* PROBLEM TO WORK ON: Within the material below, find each line bearing the word "pose" and present it.

<<<<

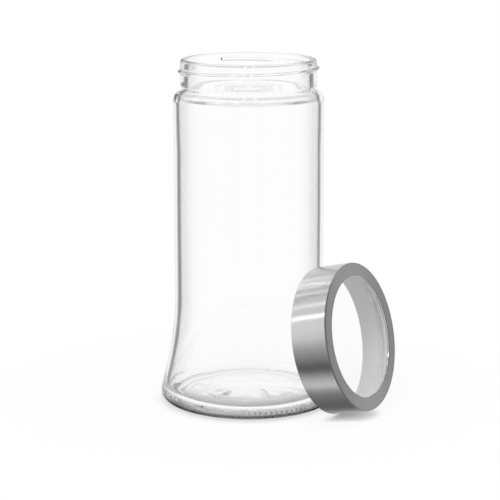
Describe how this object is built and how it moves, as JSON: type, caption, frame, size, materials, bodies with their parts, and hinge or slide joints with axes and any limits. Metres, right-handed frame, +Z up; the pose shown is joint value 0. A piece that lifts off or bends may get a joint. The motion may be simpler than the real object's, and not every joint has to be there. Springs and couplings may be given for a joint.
{
  "type": "sourdough starter jar",
  "caption": "Tall clear glass jar with a threaded wide mouth and a flared foot, and its windowed steel screw lid leaning against it.",
  "frame": {"origin": "centre of the ring that the jar stands on", "axes": "+Z up along the jar's axis, -Y towards the viewer, +X towards the side where the lid leans"},
  "size_m": [0.1703, 0.1573, 0.2475],
  "materials": {
    "clear_glass": "clear, fire polished",
    "brushed_steel": "fine brushed, satin",
    "white_plastic": "moulded, slightly translucent",
    "clear_plastic": "clear, polished",
    "white_silicone": "soft, matt"
  },
  "bodies": {
    "jar": {"glass_jar": "clear_glass"},
    "lid": {"lid_shell": "brushed_steel", "lid_liner": "white_plastic", "lid_window": "clear_plastic", "lid_seal": "white_silicone"}
  },
  "joints": [
    {"name": "lid_lift", "type": "slide", "parent": "jar", "child": "lid", "axis": [0, 0, 1], "range_m": [0, 0.25]}
  ]
}
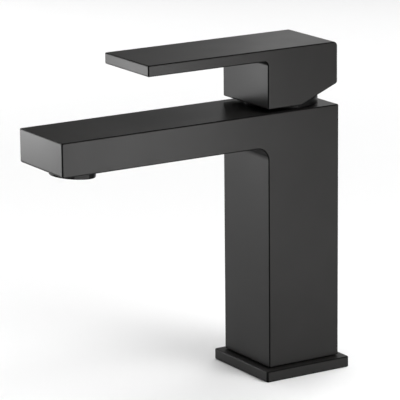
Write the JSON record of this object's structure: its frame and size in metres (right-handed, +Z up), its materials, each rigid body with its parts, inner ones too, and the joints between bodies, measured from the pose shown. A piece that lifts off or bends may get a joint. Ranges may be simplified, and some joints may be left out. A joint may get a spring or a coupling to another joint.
{
  "type": "bathroom mixer faucet",
  "caption": "Square single-lever basin mixer faucet with a flat spout, a flat lever handle on a hollow block, a round collar, an aerator and a ceramic disc cartridge.",
  "frame": {"origin": "on the column's axis at the level of the deck, in the plane of the base plate's underside and the tubes' lower ends", "axes": "+Z up, -Y along the spout towards the user, +X to the user's right (the cold side)"},
  "size_m": [0.051, 0.1662, 0.1726],
  "materials": {
    "black_finish": "satin",
    "brass": "satin",
    "steel": "satin",
    "rubber": "matte",
    "ceramic": "satin",
    "white_plastic": "satin",
    "grey_plastic": "satin"
  },
  "bodies": {
    "faucet_body": {"body": "black_finish", "locator": "brass", "inlet_tube_hot": "brass", "inlet_tube_cold": "brass", "stud_tube": "brass", "base_plate": "black_finish", "base_gasket": "rubber", "column_seal": "rubber", "cartridge_base": "grey_plastic", "inlet_seal_hot": "rubber", "inlet_seal_cold": "rubber", "disc_gasket": "rubber", "fixed_disc": "ceramic", "cartridge_housing": "white_plastic", "housing_seal": "rubber", "cartridge_nut": "brass", "collar": "black_finish", "collar_seal": "rubber", "aerator_housing": "black_finish", "aerator_insert": "grey_plastic", "flow_regulator": "rubber", "aerator_screen": "steel", "aerator_gasket": "rubber"},
    "rotor": {"spindle_carrier": "white_plastic", "spindle_pin": "steel"},
    "lever": {"spindle": "brass", "handle": "black_finish", "handle_screw": "steel", "handle_plug": "grey_plastic"},
    "valve": {"moving_disc": "ceramic", "disc_carrier": "grey_plastic"}
  },
  "joints": [
    {"name": "lever_turn", "type": "hinge", "parent": "faucet_body", "child": "rotor", "pos_m": [0, 0, 0.139], "axis": [0, 0, 1], "range_deg": [-45, 45]},
    {"name": "lever_lift", "type": "hinge", "parent": "rotor", "child": "lever", "pos_m": [0, 0, 0.139], "axis": [-1, 0, 0], "range_deg": [0, 25]},
    {"name": "disc_slide", "type": "slide", "parent": "rotor", "child": "valve", "axis": [0, -1, 0], "range_m": [0, 0.00439]}
  ],
  "couplings": [
    {"joint": "disc_slide", "follows": "lever_lift", "m_per_rad": 0.010073}
  ]
}
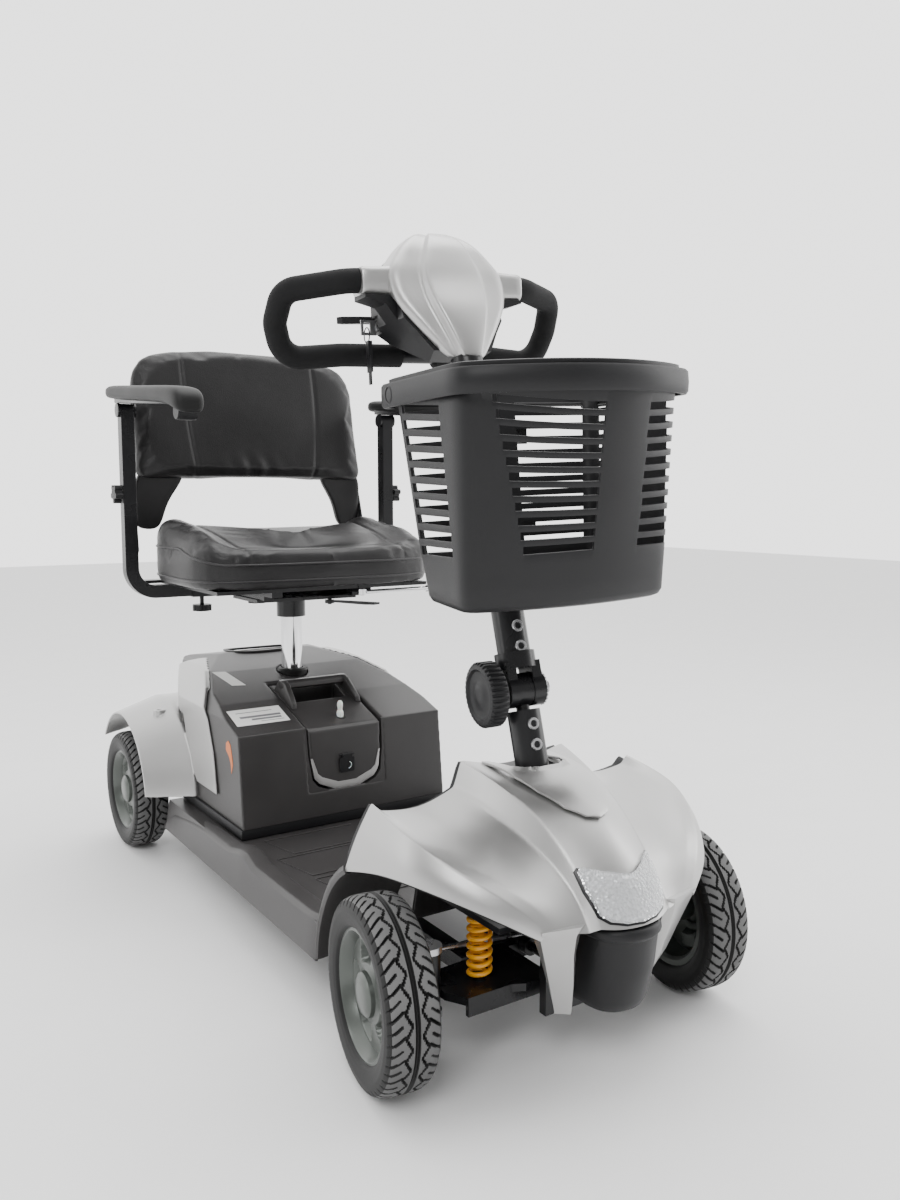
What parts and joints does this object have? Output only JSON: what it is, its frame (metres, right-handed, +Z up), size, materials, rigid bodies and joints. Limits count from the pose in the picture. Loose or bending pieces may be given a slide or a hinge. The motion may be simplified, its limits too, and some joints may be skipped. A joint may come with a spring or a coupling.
{
  "type": "mobility scooter",
  "caption": "Travel mobility scooter: four wheels on a flat deck, a raked steering tiller with loop handles and a basket, a lift-out battery pack and a padded swivel seat with flip-up armrests.",
  "frame": {"origin": "on the ground under the middle of the machine's length and width", "axes": "+Z up, -Y towards the front, +X towards the rider's left"},
  "size_m": [0.598, 1.31, 1.0705],
  "materials": {
    "frame_steel": "satin black",
    "black_plastic": "fine texture",
    "silver_paint": "metallic silver lacquer over plastic",
    "clear_lens": "clear, prismatic",
    "chrome": "polished",
    "aluminium": "cast",
    "rim_paint": "grey lacquer",
    "tyre": "treaded",
    "foam": "closed-cell foam",
    "vinyl": "grained",
    "spring_orange": "gloss",
    "battery": "smooth",
    "button_white": "translucent boot",
    "orange_plastic": "gloss",
    "bright_steel": "zinc plated"
  },
  "bodies": {
    "chassis": {"main_frame": "frame_steel", "floor_pan": "black_plastic", "front_cowl": "silver_paint", "stem_cover": "silver_paint", "headlight_lens": "clear_lens", "front_bumper": "black_plastic", "rear_shroud": "black_plastic", "rear_side_covers": "silver_paint", "transaxle": "aluminium", "controller": "aluminium", "suspension_springs": "spring_orange"},
    "freewheel": {"freewheel_lever": "orange_plastic"},
    "column": {"steering_column": "frame_steel"},
    "tiller": {"tiller_stem": "frame_steel", "head_upper": "silver_paint", "head_lower": "black_plastic", "handlebar": "frame_steel", "grips": "foam"},
    "tilt_clamp": {"tilt_knob": "black_plastic"},
    "speed_dial": {"speed_dial": "black_plastic"},
    "horn": {"horn_button": "orange_plastic"},
    "throttle": {"throttle_lever": "black_plastic"},
    "key": {"key": "bright_steel"},
    "key_fob": {"key_fob": "black_plastic"},
    "basket": {"basket": "black_plastic"},
    "basket_handle": {"basket_handle": "black_plastic"},
    "battery": {"battery_pack": "black_plastic", "battery_cells": "battery"},
    "charger_flap": {"charger_cover": "black_plastic"},
    "breaker": {"breaker_button": "button_white"},
    "seat_column": {"seat_post": "chrome"},
    "seat_turntable": {"seat_swivel": "frame_steel"},
    "seat": {"seat_frame": "frame_steel", "seat_cushion": "vinyl"},
    "backrest": {"backrest_frame": "frame_steel", "backrest_cushion": "vinyl"},
    "slide_release": {"slide_lever": "chrome"},
    "swivel_release": {"swivel_lever": "frame_steel"},
    "suspension_left": {"suspension_arm_left": "frame_steel"},
    "knuckle_left": {"knuckle_left": "bright_steel"},
    "tie_rod_left": {"tie_rod_left": "bright_steel"},
    "front_wheel_left": {"tyre_front_left": "tyre", "rim_front_left": "rim_paint"},
    "rear_wheel_left": {"tyre_rear_left": "tyre", "rim_rear_left": "rim_paint"},
    "suspension_right": {"suspension_arm_right": "frame_steel"},
    "knuckle_right": {"knuckle_right": "bright_steel"},
    "tie_rod_right": {"tie_rod_right": "bright_steel"},
    "front_wheel_right": {"tyre_front_right": "tyre", "rim_front_right": "rim_paint"},
    "rear_wheel_right": {"tyre_rear_right": "tyre", "rim_rear_right": "rim_paint"},
    "armrest_tube_left": {"armrest_frame_left": "frame_steel"},
    "armrest_left": {"armrest_pad_left": "black_plastic"},
    "width_clamp_left": {"width_knob_left": "black_plastic"},
    "upright_clamp_left": {"height_knob_left": "black_plastic"},
    "armrest_tube_right": {"armrest_frame_right": "frame_steel"},
    "armrest_right": {"armrest_pad_right": "black_plastic"},
    "width_clamp_right": {"width_knob_right": "black_plastic"},
    "upright_clamp_right": {"height_knob_right": "black_plastic"}
  },
  "joints": [
    {"name": "steering", "type": "hinge", "parent": "chassis", "child": "column", "pos_m": [0, -0.4664, 0.25], "axis": [0, 0.2756, 0.9613], "range_deg": [-31.5, 48.5]},
    {"name": "tiller_tilt", "type": "hinge", "parent": "column", "child": "tiller", "pos_m": [0, -0.41135, 0.442], "axis": [-0.989, 0.1421, -0.0407], "range_deg": [-18, 10]},
    {"name": "tilt_clamp_turn", "type": "hinge", "parent": "tiller", "child": "tilt_clamp", "pos_m": [0, -0.41135, 0.442], "axis": [-0.989, 0.1421, -0.0407], "continuous": true},
    {"name": "speed_dial_turn", "type": "hinge", "parent": "tiller", "child": "speed_dial", "pos_m": [0.03477, -0.15376, 1.03616], "axis": [0.0747, 0.7181, 0.6919], "range_deg": [-135, 135]},
    {"name": "horn_press", "type": "slide", "parent": "tiller", "child": "horn", "axis": [-0.0747, -0.7181, -0.6919], "range_m": [0, 0.0025], "stiffness_N_per_m": 400, "springref_m": -0.001},
    {"name": "throttle_swing", "type": "hinge", "parent": "tiller", "child": "throttle", "pos_m": [0.0222, -0.10759, 0.96245], "axis": [-0.0407, 0.0029, 0.9992], "range_deg": [-15, 15], "stiffness_Nm_per_rad": 0.4},
    {"name": "key_turn", "type": "hinge", "parent": "tiller", "child": "key", "pos_m": [-0.04057, -0.12782, 0.94294], "axis": [0.989, -0.1421, 0.0407], "range_deg": [0, 45]},
    {"name": "key_fob_swing", "type": "hinge", "parent": "key", "child": "key_fob", "pos_m": [-0.06826, -0.12384, 0.9418], "axis": [0.989, -0.1421, 0.0407], "range_deg": [-45, 0]},
    {"name": "basket_lift", "type": "slide", "parent": "tiller", "child": "basket", "axis": [0, 0, 1], "range_m": [0, 0.04]},
    {"name": "basket_handle_swing", "type": "hinge", "parent": "basket", "child": "basket_handle", "pos_m": [-0.0129, -0.39108, 0.82574], "axis": [-0.989, 0.1421, -0.0407], "range_deg": [0, 95]},
    {"name": "suspension_left", "type": "hinge", "parent": "chassis", "child": "suspension_left", "pos_m": [0, -0.468, 0.1], "axis": [0, -1, 0], "range_deg": [-3, 3], "stiffness_Nm_per_rad": 900, "springref_deg": -1.6, "deforming": ["suspension_springs"]},
    {"name": "kingpin_left", "type": "hinge", "parent": "suspension_left", "child": "knuckle_left", "pos_m": [0.178, -0.468, 0.114], "axis": [0, 0, 1], "range_deg": [-31.5, 48.5]},
    {"name": "tie_rod_left", "type": "hinge", "parent": "knuckle_left", "child": "tie_rod_left", "pos_m": [0.18391, -0.42844, 0.125], "axis": [0, 0, 1], "range_deg": [-48.5, 31.5]},
    {"name": "front_wheel_left", "type": "hinge", "parent": "knuckle_left", "child": "front_wheel_left", "pos_m": [0.23932, -0.47716, 0.114], "axis": [0.989, -0.1478, 0], "continuous": true},
    {"name": "rear_wheel_left", "type": "hinge", "parent": "chassis", "child": "rear_wheel_left", "pos_m": [0.24, 0.538, 0.114], "axis": [1, 0, 0], "continuous": true},
    {"name": "suspension_right", "type": "hinge", "parent": "chassis", "child": "suspension_right", "pos_m": [0, -0.468, 0.1], "axis": [0, 1, 0], "range_deg": [-3, 3], "stiffness_Nm_per_rad": 900, "springref_deg": -1.6, "deforming": ["suspension_springs"]},
    {"name": "kingpin_right", "type": "hinge", "parent": "suspension_right", "child": "knuckle_right", "pos_m": [-0.178, -0.468, 0.114], "axis": [0, 0, 1], "range_deg": [-31.5, 48.5]},
    {"name": "tie_rod_right", "type": "hinge", "parent": "knuckle_right", "child": "tie_rod_right", "pos_m": [-0.17209, -0.42844, 0.125], "axis": [0, 0, 1], "range_deg": [-48.5, 31.5]},
    {"name": "front_wheel_right", "type": "hinge", "parent": "knuckle_right", "child": "front_wheel_right", "pos_m": [-0.23932, -0.45884, 0.114], "axis": [0.989, -0.1478, 0], "continuous": true},
    {"name": "rear_wheel_right", "type": "hinge", "parent": "chassis", "child": "rear_wheel_right", "pos_m": [-0.24, 0.538, 0.114], "axis": [1, 0, 0], "continuous": true},
    {"name": "freewheel_turn", "type": "hinge", "parent": "chassis", "child": "freewheel", "pos_m": [0.072, 0.566, 0.124], "axis": [1, 0, 0], "range_deg": [0, 25]},
    {"name": "battery_lift", "type": "slide", "parent": "chassis", "child": "battery", "axis": [0, 0, 1], "range_m": [0, 0.1]},
    {"name": "charger_flap_open", "type": "hinge", "parent": "battery", "child": "charger_flap", "pos_m": [0, 0.0866, 0.246], "axis": [-1, 0, 0], "range_deg": [0, 105]},
    {"name": "breaker_press", "type": "slide", "parent": "battery", "child": "breaker", "axis": [0, 0, -1], "range_m": [0, 0.0025], "stiffness_N_per_m": 400, "springref_m": -0.001},
    {"name": "seat_height", "type": "slide", "parent": "chassis", "child": "seat_column", "axis": [0, 0, 1], "range_m": [-0.03, 0.06]},
    {"name": "seat_swivel", "type": "hinge", "parent": "seat_column", "child": "seat_turntable", "pos_m": [0, 0.311, 0.5], "axis": [0, 0, 1], "continuous": true},
    {"name": "seat_slide", "type": "slide", "parent": "seat_turntable", "child": "seat", "axis": [0, 1, 0], "range_m": [-0.04, 0.04]},
    {"name": "backrest_fold", "type": "hinge", "parent": "seat", "child": "backrest", "pos_m": [0, 0.48, 0.6], "axis": [1, 0, 0], "range_deg": [0, 62]},
    {"name": "slide_release_turn", "type": "hinge", "parent": "seat", "child": "slide_release", "pos_m": [0.072, 0.158, 0.522], "axis": [0, 0, -1], "range_deg": [0, 10], "stiffness_Nm_per_rad": 0.5},
    {"name": "swivel_release_turn", "type": "hinge", "parent": "seat_turntable", "child": "swivel_release", "pos_m": [0.046, 0.238, 0.5], "axis": [0, 0, 1], "range_deg": [-10, 10], "stiffness_Nm_per_rad": 0.5},
    {"name": "armrest_width_left", "type": "slide", "parent": "seat", "child": "armrest_tube_left", "axis": [1, 0, 0], "range_m": [0, 0.06]},
    {"name": "armrest_flip_left", "type": "hinge", "parent": "armrest_tube_left", "child": "armrest_left", "pos_m": [0.265, 0.409, 0.852], "axis": [-1, 0, 0], "range_deg": [0, 95]},
    {"name": "width_clamp_turn_left", "type": "hinge", "parent": "seat", "child": "width_clamp_left", "pos_m": [-0.028, 0.409, 0.49], "axis": [0, 0, 1], "continuous": true},
    {"name": "upright_clamp_turn_left", "type": "hinge", "parent": "armrest_tube_left", "child": "upright_clamp_left", "pos_m": [0.277, 0.409, 0.7], "axis": [1, 0, 0], "continuous": true},
    {"name": "armrest_width_right", "type": "slide", "parent": "seat", "child": "armrest_tube_right", "axis": [-1, 0, 0], "range_m": [0, 0.06]},
    {"name": "armrest_flip_right", "type": "hinge", "parent": "armrest_tube_right", "child": "armrest_right", "pos_m": [-0.265, 0.439, 0.852], "axis": [-1, 0, 0], "range_deg": [0, 95]},
    {"name": "width_clamp_turn_right", "type": "hinge", "parent": "seat", "child": "width_clamp_right", "pos_m": [-0.13, 0.439, 0.49], "axis": [0, 0, 1], "continuous": true},
    {"name": "upright_clamp_turn_right", "type": "hinge", "parent": "armrest_tube_right", "child": "upright_clamp_right", "pos_m": [-0.277, 0.439, 0.7], "axis": [1, 0, 0], "continuous": true}
  ],
  "couplings": [
    {"joint": "key_fob_swing", "follows": "key_turn", "ratio": -1},
    {"joint": "kingpin_left", "follows": "steering", "ratio": 1},
    {"joint": "tie_rod_left", "follows": "steering", "ratio": -1},
    {"joint": "kingpin_right", "follows": "steering", "ratio": 1},
    {"joint": "tie_rod_right", "follows": "steering", "ratio": -1}
  ]
}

>>>>

* COMPLETED TASK:
Describe how this object is built and how it moves, as JSON: type, caption, frame, size, materials, bodies with their parts, and hinge or slide joints with axes and any limits. Metres, right-handed frame, +Z up; the pose shown is joint value 0. A piece that lifts off or bends may get a joint. The motion may be simpler than the real object's, and not every joint has to be there. Springs and couplings may be given for a joint.
Write the JSON record of this object's structure: its frame and size in metres (right-handed, +Z up), its materials, each rigid body with its parts, inner ones too, and the joints between bodies, measured from the pose shown. A piece that lifts off or bends may get a joint. Ranges may be simplified, and some joints may be left out. A joint may get a spring or a coupling to another joint.
What parts and joints does this object have? Output only JSON: what it is, its frame (metres, right-handed, +Z up), size, materials, rigid bodies and joints. Limits count from the pose in the picture. Loose or bending pieces may be given a slide or a hinge. The motion may be simplified, its limits too, and some joints may be skipped. A joint may come with a spring or a coupling.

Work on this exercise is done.